Horse advocates celebrate bill’s failure

Wild horses drink from a water tank in this 2017 R-C file photo.

Wild horses drink from a water tank in this 2017 R-C file photo.

 

Opponents are celebrating the failure of a bill that would have urged Congress to fund a plan to reduce the number of wild horses to break out of the Nevada senate on Wednesday.

Senate Joint Resolution 3 claimed there are 50,000 wild horses on Nevada’s public lands, three times the 12,800 the Bureau of Land Management asserts should be in its herd management areas.

Under the Legislature’s rules, Wednesday was the date for bills to pass through the house of origin. The bill never came up for a vote.

According to the Legislature’s web site, the resolution hadn’t seen the inside of a committee since April 1 when an amendment sought to prioritize a contraceptive program that was pioneered with the Fish Springs herd nearly seven years ago.

On Wednesday, the American Wild Horse Campaign declared victory in fighting the resolution, that included letters, petitions and advertising in publications around Western Nevada, including The Record-Courier.

As with all bills that fail to meet deadlines, sponsors may attempt to introduce them in a different form before the Legislature adjourns in June.

According to the campaign, the April 1 amendment was adopted, prompting the coalition that sought the bill to withdraw their support.

“We commend the Senate Natural Resources committee for listening to the citizens of Nevada who want wild horses and burros protected on our public lands, not rounded up, penned and slaughtered,” said Greg Hendricks, the American Wild Horse Campaign’s Carson City-based director of field operations. “Right here in the legislature’s own backyard, we are proving that fertility control is an effective alternative to roundups for humanely managing wild horse populations while keeping these iconic animals wild in their natural habits.”
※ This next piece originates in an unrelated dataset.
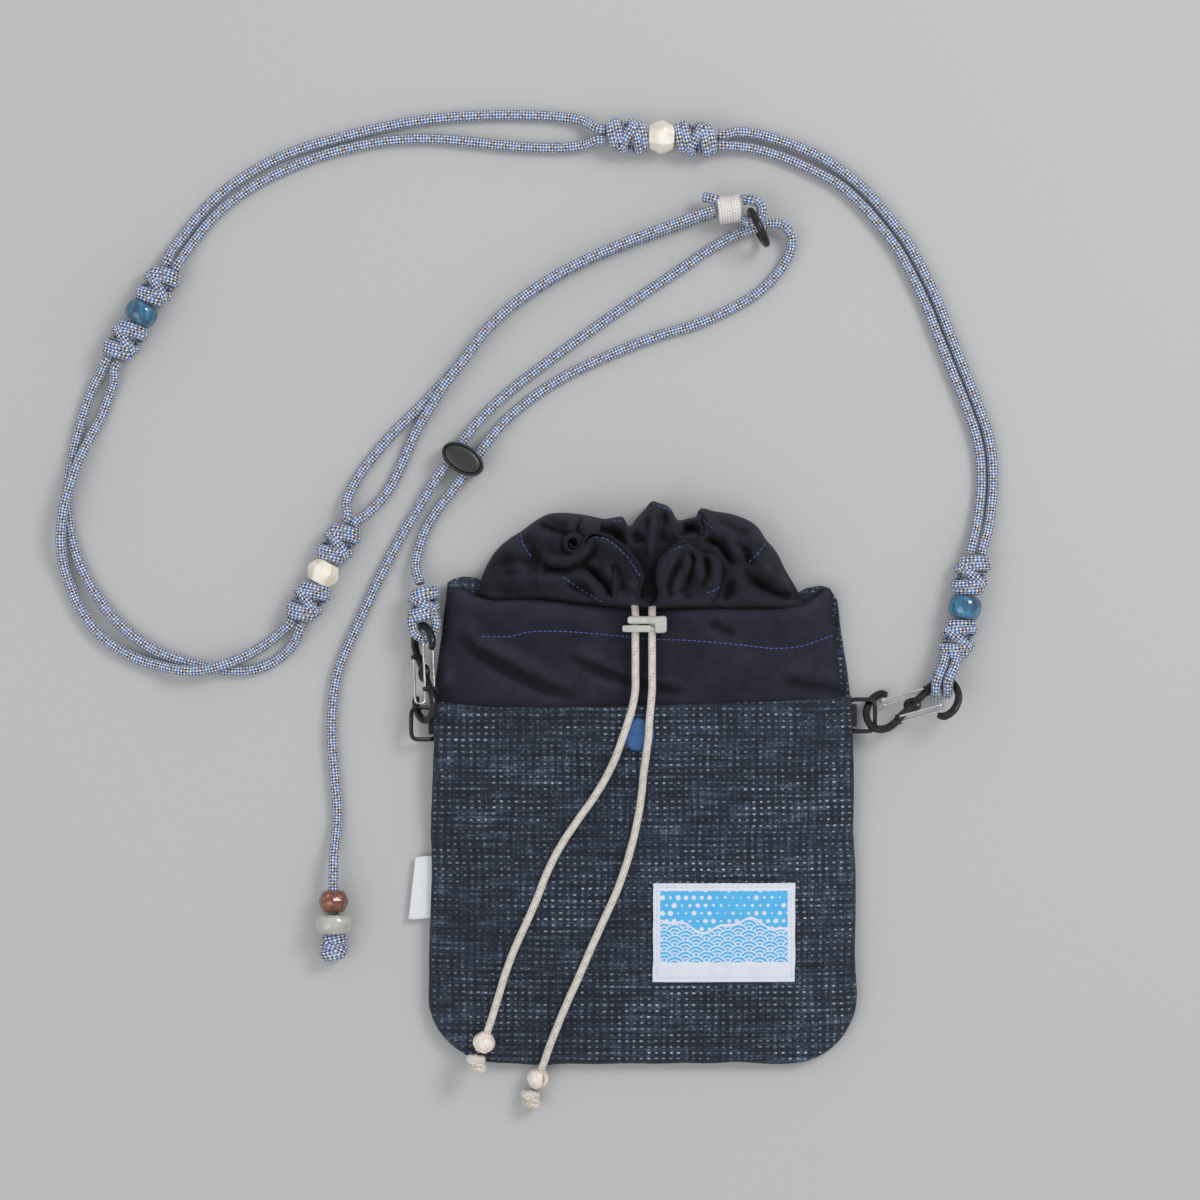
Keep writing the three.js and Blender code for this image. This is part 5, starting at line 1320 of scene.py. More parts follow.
def collar_height(x, y, s=None, t=None):
    column = np.clip((x + 1) / 65, -1, 1)
    arch = np.sqrt(np.clip(1 - column**2, 0, 1)) ** 0.7
    z = 7.5 + 11.5 * arch
    hem_away, _ = distance_to_line(x, y, hem_path[::3])
    z = z + 5.4 * np.exp(-((hem_away / 9) ** 2))
    throat = np.hypot(x - THROAT[0], y - THROAT[1])
    bearing = np.arctan2(y - THROAT[1], x - THROAT[0])
    gathers = np.sin(bearing * 11 + 0.5 * np.sin(bearing * 3)) * 0.8 + np.sin(bearing * 23 + 1) * 0.35
    z = z + gathers * np.exp(-throat / 22) * smooth_step(throat, 3, 8)
    lobe = signed_side(x, y, lobe_path[::3])
    z = z - 2.4 * np.exp(-((lobe / 5) ** 2)) * (1 - smooth_step(-lobe, -0.7, 0.7)) * smooth_step(x, 16, 20)
    for points, height, width in COLLAR_FOLDS:
        z = z + FOLD_DEPTH * fold(x, y, points, height, width * FOLD_SHARPNESS)
    mouth = inside(x, y, list(map(tuple, hem_path)) + MOUTH_BACK).astype(float)
    edge_away, _ = distance_to_line(x, y, hem_path[::2])
    floor_z = 19.9 + 2.0 * smooth_step(y, 112, 124) - 5.0 * smooth_step(-x, 5, 11) * smooth_step(y, 108,
        112)
    for points, height, width in COLLAR_FOLDS[14:18]:
        floor_z = floor_z + fold(x, y, points, height, width) * 0.9
    deep = inside(x, y, DEEP_MOUTH).astype(float)
    deep_away, _ = distance_to_line(x, y, DEEP_MOUTH + DEEP_MOUTH[:1])
    floor_z = floor_z - 7.0 * deep * smooth_step(deep_away, 0, 3.4)
    drop = mouth * smooth_step(edge_away, 0.0, 1.1)
    z = z * (1 - drop) + np.minimum(z, floor_z) * drop
    curl = np.hypot(x - SPIRAL_CENTRE[0], y - SPIRAL_CENTRE[1])
    z = z - 3.6 * (1 - smooth_step(curl, 1.4, 2.8)) - 1.6 * np.exp(-(((curl - 4.6) / 1.1) ** 2))
    z = z + 0.6 * wave_noise(x, y, 12, 31) + 0.2 * wave_noise(x, y, 4.2, 32)
    out_away, _ = distance_to_line(x, y, outline_path[::2])
    reach = 7.0 - 4.6 * mouth
    roll = np.clip(1 - out_away / reach, 0, 1)
    z = 3.5 + (z - 3.5) * np.sqrt(np.clip(1 - roll**2, 0, 1))
    strings = smooth_step(14.5 - np.abs(x), 0, 3) * smooth_step(y, 86.2,
        87.6) * (1 - smooth_step(y, 110.5, 113.5))
    z = np.maximum(z, 20.3 * strings)
    behind_rim = smooth_step(y, rim_height(x) - 1.0, rim_height(x) + 2.6)
    low = front_top(x, np.minimum(y, RIM_MIDDLE)) - 3.4
    return low * (1 - behind_rim) + z * behind_rim


COLLAR_LEFT, COLLAR_RIGHT = -67.5, 66.3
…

The campaign received support from the key grazing rights holder in the Pine Nut Mountains, Christopher Bently and from Assemblyman Jim Wheeler, R-Ruhenstroth.

Hendricks manages the Virginia Range horse fertility control program while the Fish Springs program is conducted by the Pine Nut Wild Horse Advocates.

Dosing mares with the contraceptive PZP began in Fish Springs in 2014, but was suspended for around a year after an animal rights organization sued to stop its administration.

A new plan to manage the horses included the use of the contraceptive.

The Fish Springs herd tends to be around 60 horses. The Bureau of Land Management conducted a trapping operation in late 2019 that captured about two dozen horses.

Wild horses and the Fish Spring herd in particular have been a cause celeb in Carson Valley for decades.

In 1969, heavy snow in the Pine Nuts encouraged volunteers to fly hay to the wild horses.

The rescue operation was conducted by helicopter and airplane and gained national attention and an award for volunteers Ed Court, East Fork Justice of the Peace Max Jones and Record-Courier reporter Roberta McConnell from the Animal Protection Institute of America.

The Wild Horse & Burro Act was approved by Congress in December 1971 and will observe its 50th anniversary this year.